## Set problem
Your task is to copy the stretch of lines in the records below that begins with the line containing "Model this object" and ends with the line containing "from math import", exactly as written, with nothing added.

## Data section
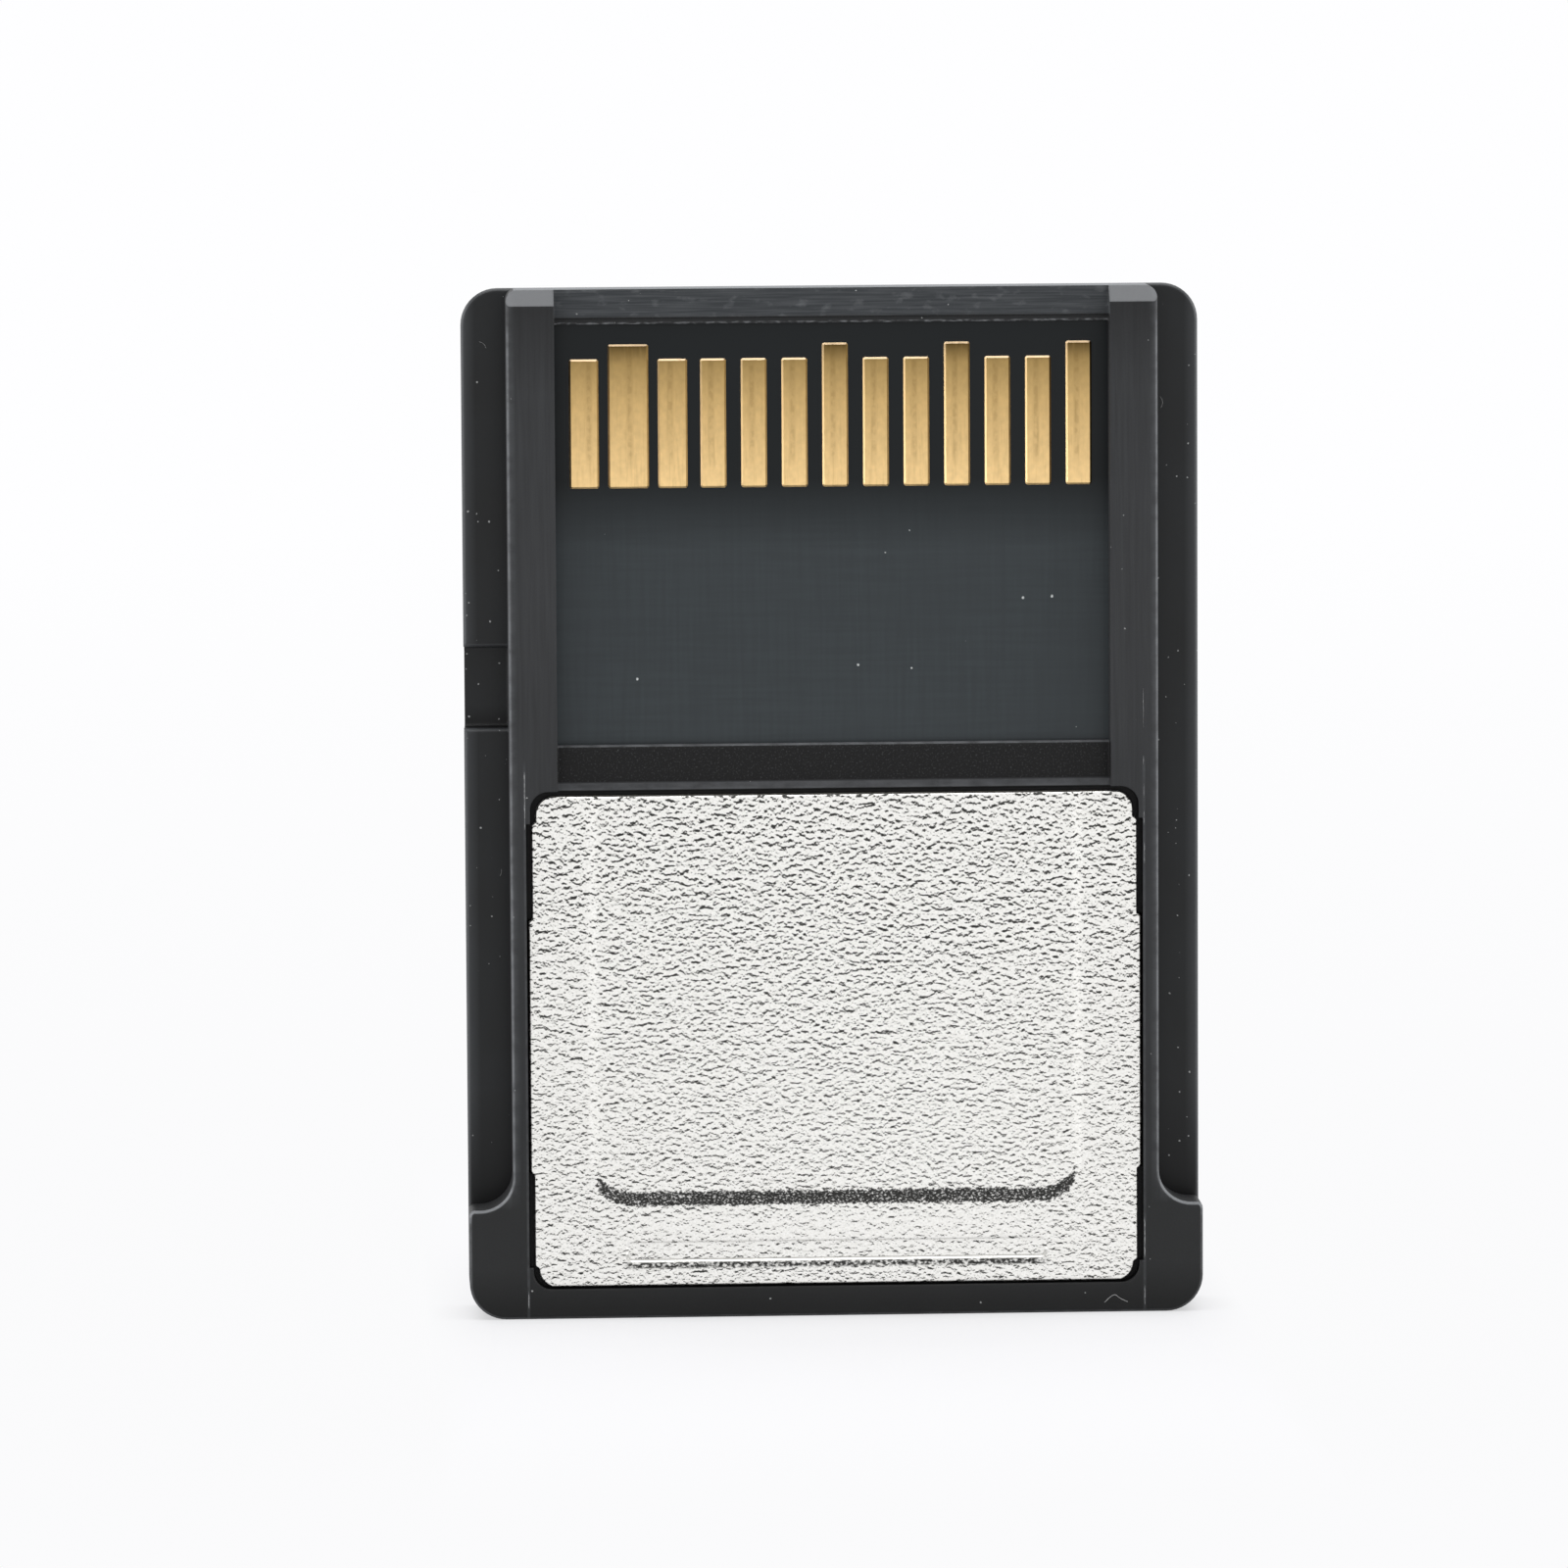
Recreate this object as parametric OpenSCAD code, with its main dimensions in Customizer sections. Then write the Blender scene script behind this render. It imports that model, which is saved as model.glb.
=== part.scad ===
// Flat memory card for a camera, standing on its grip end with the contacts at the top.
// Every piece is drawn lying down and then stood up by stand():
// x runs across the card, y runs up it, and z comes out of the contact face.
// The thickness is centred on z = 0.

/* [Card body] */
// Height of the card from its grip end to its contact end
card_h = 28; // [27.4:0.1:36]
// Thickness from the contact face to the label face
card_t = 2.8; // [2.7:0.05:3.6]
// Thickness of the contact-side shell above the parting plane
rail_t = 1.4; // [1.3:0.05:1.6]
// Width of each rail beside the contact window
rail_w = 1.3; // [1.1:0.05:1.8]
// Width of each side flange
flange_w = 1.2; // [1:0.05:2]
// Height of the full-width grip
grip_h = 3; // [1.6:0.1:3.8]
// Fillet between each rail and the grip
grip_fillet_r = 0.9; // [0.2:0.05:1]
// Corner radius of the card's outline
corner_r = 1; // [0.4:0.1:1.2]
// Corner radius of the rails at the contact end
rail_corner_r = 0.3; // [0.1:0.05:0.5]
// Corner radius of the grip where it steps down to the flanges
step_corner_r = 0.16; // [0.12:0.02:0.4]
// Rounding of the edges of the contact face and of the flanges
edge_r = 0.12; // [0.04:0.02:0.12]
// Rounding of the edges of the label face
label_edge_r = 0.26; // [0.1:0.02:0.5]
// Chamfer where the rails enter the slot
rail_chamfer = 0.42; // [0.1:0.02:0.6]
// Inward lean of each side wall towards the label face
side_draft = 0.07; // [0:0.01:0.15]

/* [Lock notch] */
// Height of the notch's lower edge above the grip end
notch_y = 16.04; // [8:0.1:20]
// Height of the notch
notch_h = 2.22; // [1:0.1:4]
// Depth of the notch below the side flange
notch_d = 0.5; // [0.2:0.05:0.8]
// Rounding of the notch's floor
notch_r = 0.15; // [0.05:0.01:0.2]

/* [Shell walls] */
// Wall between the board's space and the outside of a rail
side_wall = 0.55; // [0.5:0.05:0.8]
// Wall at the grip end
grip_wall = 0.84; // [0.7:0.05:1.2]
// Wall at the contact end
front_wall = 0.46; // [0.4:0.02:0.7]
// Floor behind the label face
label_wall = 0.3; // [0.25:0.05:0.5]
// Depth of the shallow field for a label
label_field_d = 0.08; // [0.04:0.01:0.12]
// Margin round the field for a label
label_margin = 1.2; // [0.8:0.1:3]
// Width of the ledge that carries the board
ledge_w = 0.6; // [0.3:0.05:0.9]
// Width of the welding tongues
tongue_w = 0.18; // [0.1:0.01:0.22]
// Depth of the welding tongues
tongue_d = 0.25; // [0.1:0.05:0.4]
// Gap round a welding tongue
tongue_gap = 0.03; // [0.01:0.01:0.06]
// Distance from the ends of the side tongues to the grip and to the contact end
tongue_margin = 1.5; // [1:0.1:3]

/* [Contact window] */
// Gap between the outer contacts and the rails
window_margin = 0.4; // [0.2:0.05:0.7]
// Height of the bar at the contact end
bar_h = 0.8; // [0.6:0.05:1]
// Depth of the bar below the rails
bar_drop = 0.45; // [0.2:0.05:0.5]
// Height of the lip under the bar
lip_h = 0.15; // [0.05:0.01:0.3]
// Depth of the lip below the bar
lip_drop = 0.1; // [0.02:0.01:0.14]
// Rounding of the bar's lower edge and of the crossbar's upper edge
bar_edge_r = 0.1; // [0.04:0.01:0.12]
// Height of the crossbar between the window and the plate
crossbar_h = 1.22; // [0.8:0.02:1.8]
// Depth of the crossbar below the rails
crossbar_drop = 0.45; // [0.2:0.05:0.5]
// Width of the bevel along the crossbar's lower edge
bevel_w = 0.18; // [0.08:0.01:0.3]
// Rise of that bevel
bevel_rise = 0.3; // [0.1:0.02:0.34]

/* [Rear plate] */
// Width of the shell's border beside the plate's pocket
border_w = 0.43; // [0.35:0.01:0.7]
// Height of the plate
plate_h = 13.42; // [12:0.1:14]
// Thickness of the sheet
plate_t = 0.2; // [0.12:0.02:0.24]
// Distance from the grip end to the plate's pocket
pocket_y = 0.82; // [0.6:0.02:1]
// Gap beside and below the plate
plate_gap = 0.05; // [0.03:0.01:0.08]
// Gap above the plate
plate_top_gap = 0.14; // [0.05:0.01:0.2]
// Corner radius of the plate
plate_corner_r = 0.5; // [0.2:0.05:0.7]
// How much narrower the plate is on each side away from its tabs
plate_step = 0.1; // [0.05:0.01:0.14]
// How much narrower again it is at its corners
plate_corner_step = 0.11; // [0.04:0.01:0.14]
// Height of the narrow corners at the top
plate_top_corner_h = 0.78; // [0.6:0.02:1.4]
// Height of the narrow corners at the bottom
plate_low_corner_h = 0.6; // [0.56:0.02:1.2]
// Height of the side tabs above the plate's lower edge
tab_y = 3.17; // [2:0.1:4]
// Length of the side tabs
tab_h = 6.82; // [4:0.1:8]
// How far the side tabs reach down past the face of the plate's border
tab_d = 0.48; // [0.3:0.02:0.52]
// Distance from the plate's side to the raised field
emboss_margin = 1.56; // [1.2:0.02:2.4]
// Height of the raised field's lower edge above the plate's
emboss_y = 2.2; // [1.6:0.1:4]
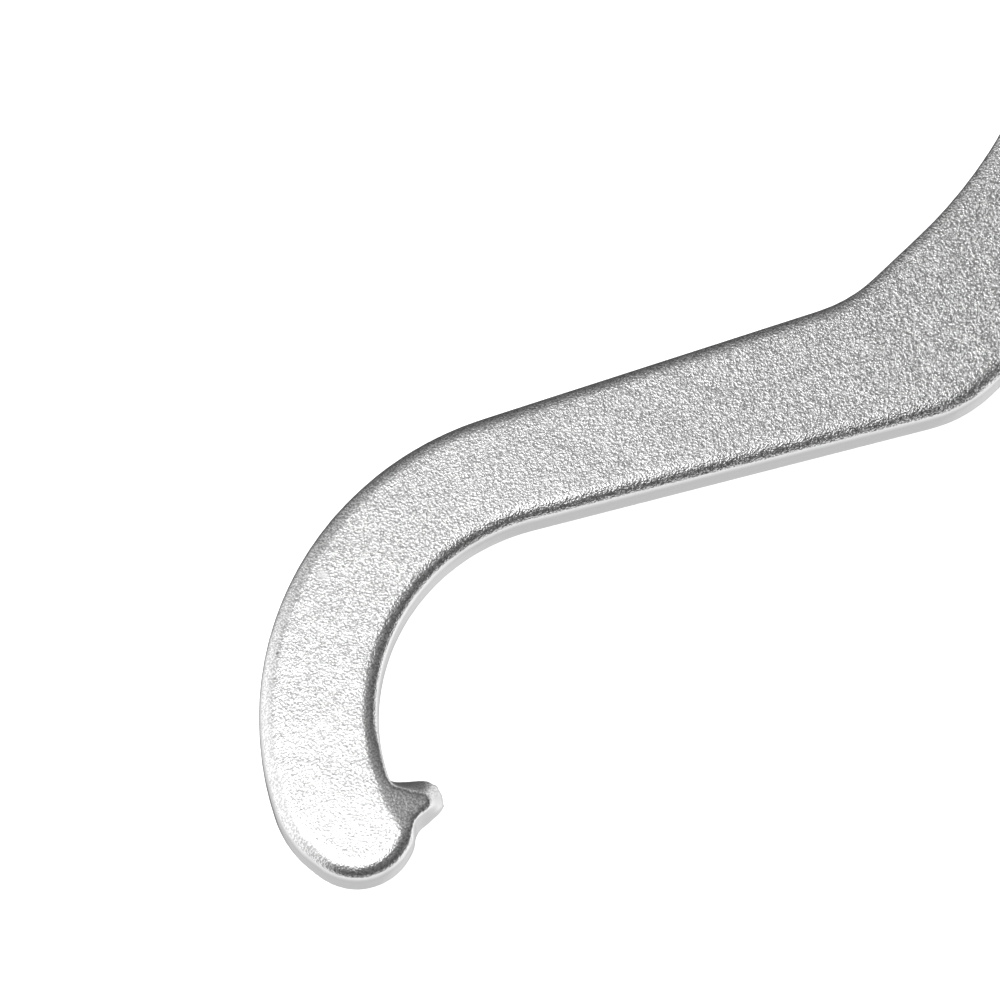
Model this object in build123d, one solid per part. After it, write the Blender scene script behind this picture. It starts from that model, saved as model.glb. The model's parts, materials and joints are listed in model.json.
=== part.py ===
from build123d import *
import os
from math import acos, atan2, cos, degrees, hypot, radians, sin, tan

# Adjustable fire hydrant wrench: a hook spanner and a pentagon loop forged in one head, and a
# screw handle that drives a sliding jaw against the hydrant nut.
# Millimetres. +X runs along the handle, away from the hook. +Y is the side that the hook bulges
# to. +Z is up when the wrench lies flat. The origin is the centre of the nut opening.

# Spanner hook and its arm
HOOK_CENTRE = (-205.5, -8.8)
HOOK_INNER_R = 46.0
HOOK_OUTER_R = 72.5
BAR_THICKNESS = 12.7
EDGE_R = 3.7
# Corners of the hook's end, as radius and angle about the hook's centre, each with its round
HOOK_HEEL = (48.4, 173.4)
INNER_LIP, INNER_LIP_R = (46.0, 171.0), 6.0
NOSE, NOSE_R = (65.2, 180.4), 13.3
NOSE_SHOULDER_ANGLE, NOSE_SHOULDER_R = 160.0, 24.0
NOSE_OVERLAP_ANGLE = 10.0

# The tooth: plan of its foot, plan of its crest, and its taper towards the tip
TOOTH_ROOT, TOOTH_LEAD, TOOTH_TRAIL = (52.0, 151.5), (34.9, 157.2), (37.0, 168.5)
TOOTH_NOTCH, TOOTH_HEEL, TOOTH_BACK = (44.7, 169.4), (48.5, 172.0), (56.0, 163.0)
TOOTH_LEAD_R, TOOTH_TRAIL_R, TOOTH_FILLET_R = 4.5, 2.0, 3.0
CREST_ROOT, CREST_LEAD, CREST_TRAIL = (49.4, 153.3), (41.0, 165.1), (41.5, 166.8)
CREST_NOTCH, CREST_HEEL, CREST_R = (44.9, 168.4), (48.7, 170.9), 0.4
FOOT_TOP_Z = -3.0
TOOTH_TIP_R, TOOTH_TIP_HALF = 36.7, 3.3
TOOTH_BACK_R, TOOTH_BACK_HALF = 48.0, 6.1
TOOTH_ANGLE = 163.5
TOOTH_INNER_CORNER = (46.0, 154.6)
STRIP_ANGLES, STRIP_INSET = (140.2, 170.4), 0.2

# Bend and neck between the arm and the loop
BEND_X = -95.5
NECK_HALF_WIDTH = 18.4
BEND_TOP_R = 33.0
BEND_BOTTOM_R = 30.0
FLARE_R = 112.0
THICKEN_START_X = -44.0
THICKEN_END_X = -28.0
THICKEN_BLEND_R = 30.0

# Loop for the hydrant nut, pentagonal at its far end
LOOP_OUTER_R = 38.0
LOOP_THICKNESS = 20.0
LOOP_REAR_X = 48.0
LOOP_REAR_CORNER_R = 21.0
V_APEX_X = -25.3
V_HALF_ANGLE = 54.0
V_APEX_R = 2.5
OPENING_HALF_WIDTH = 24.6
OPENING_SIDE_R = 5.0
OPENING_REAR_X = 38.2
OPENING_REAR_R = 8.0

# Threaded boss
BOSS_R = 17.0
BOSS_END_X = 70.0
BOSS_FRONT_R = 14.0
BOSS_SWELL = 9.0
BOSS_END_CHAMFER = 1.8

# Trapezoidal thread, 20 mm by 4 mm, right-hand
PITCH = 4.0
THREAD_MAJOR_R = 10.0
THREAD_MINOR_R = 7.75
THREAD_CLEARANCE = 0.3
THREAD_FLANK_ANGLE = 15.0

# Sliding jaw, its washer and its two pins
JAW_FACE_X = 20.5
JAW_THICKNESS = 15.0
JAW_HALF_WIDTH = 24.2
JAW_HEIGHT = 18.0
JAW_REAR_CORNER_R = 8.5
JAW_FRONT_HALF_WIDTH = 18.0
JAW_FRONT_CORNER = 4.5
JAW_NOTCH_DEPTH = 3.0
JAW_EDGE_R = 1.2
JAW_BORE_DEPTH = 8.5
WASHER_THICKNESS = 2.0
WASHER_OUTER_R = 12.0
WASHER_CHAMFER = 0.3
PIN_R = 1.5
PIN_X = 31.5
PIN_RECESS = 0.3
PIN_CHAMFER = 0.3

# Screw handle
SPIGOT_R = 6.5
SPIGOT_FIT = 0.06
SPIGOT_CHAMFER = 0.5
SPIGOT_END_X = 27.4
GROOVE_WIDTH = 3.4
GROOVE_R = 4.7
SHOULDER_GAP = 0.05
THREAD_END_X = 106.0
UNDERCUT_R = 7.6
UNDERCUT_LENGTH = 4.0
SHANK_R = 11.0
SHANK_CHAMFER = 2.0
GRIP_START_X = 168.0
GRIP_END_X = 292.0
GRIP_R = 10.6
GRIP_STEP = 0.6
HANDLE_END_X = 318.0
HANDLE_END_CHAMFER = 3.0
HANG_HOLE_X = 304.0
HANG_HOLE_R = 4.0

# Set screw and pellet that put a drag on the handle's thread
DRAG_X = 57.0
DRAG_R = 3.0
DRAG_FIT = 0.03
PELLET_BOTTOM_Z = 10.25
PELLET_TOP_Z = 12.6
DRAG_TOP_Z = 16.2
DRAG_SOCKET_FLATS = 3.0
DRAG_SOCKET_DEPTH = 2.4
DRAG_CHAMFER = 0.35

# How far a cutting shape runs past what it cuts
OVERSHOOT = 5.0

HALF_BAR = BAR_THICKNESS / 2
HALF_LOOP = LOOP_THICKNESS / 2
JAW_REAR_X = JAW_FACE_X + JAW_THICKNESS
SHOULDER_X = JAW_REAR_X + WASHER_THICKNESS + SHOULDER_GAP
FROM_BASE = (Align.CENTER, Align.CENTER, Align.MIN)


def hook_point(radius, angle):
    """A point given by its radius and angle about the hook's centre."""
    turn = radians(angle)
    return (HOOK_CENTRE[0] + radius * cos(turn), HOOK_CENTRE[1] + radius * sin(turn))


def tangent_angle(corner, radius):
    """Angle about the hook's centre where the line from a corner touches a hook circle."""
    dx, dy = corner[0] - HOOK_CENTRE[0], corner[1] - HOOK_CENTRE[1]
    return degrees(atan2(dy, dx) + acos(radius / hypot(dx, dy)))


def round_corner(face, point, radius):
    """The face with its corner nearest to a point rounded."""
    corner = face.vertices().sort_by_distance((point[0], point[1], 0))[0]
    return fillet(corner, radius)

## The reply
Model this object in build123d, one solid per part. After it, write the Blender scene script behind this picture. It starts from that model, saved as model.glb. The model's parts, materials and joints are listed in model.json.
=== part.py ===
from build123d import *
import os
from math import acos, atan2, cos, degrees, hypot, radians, sin, tan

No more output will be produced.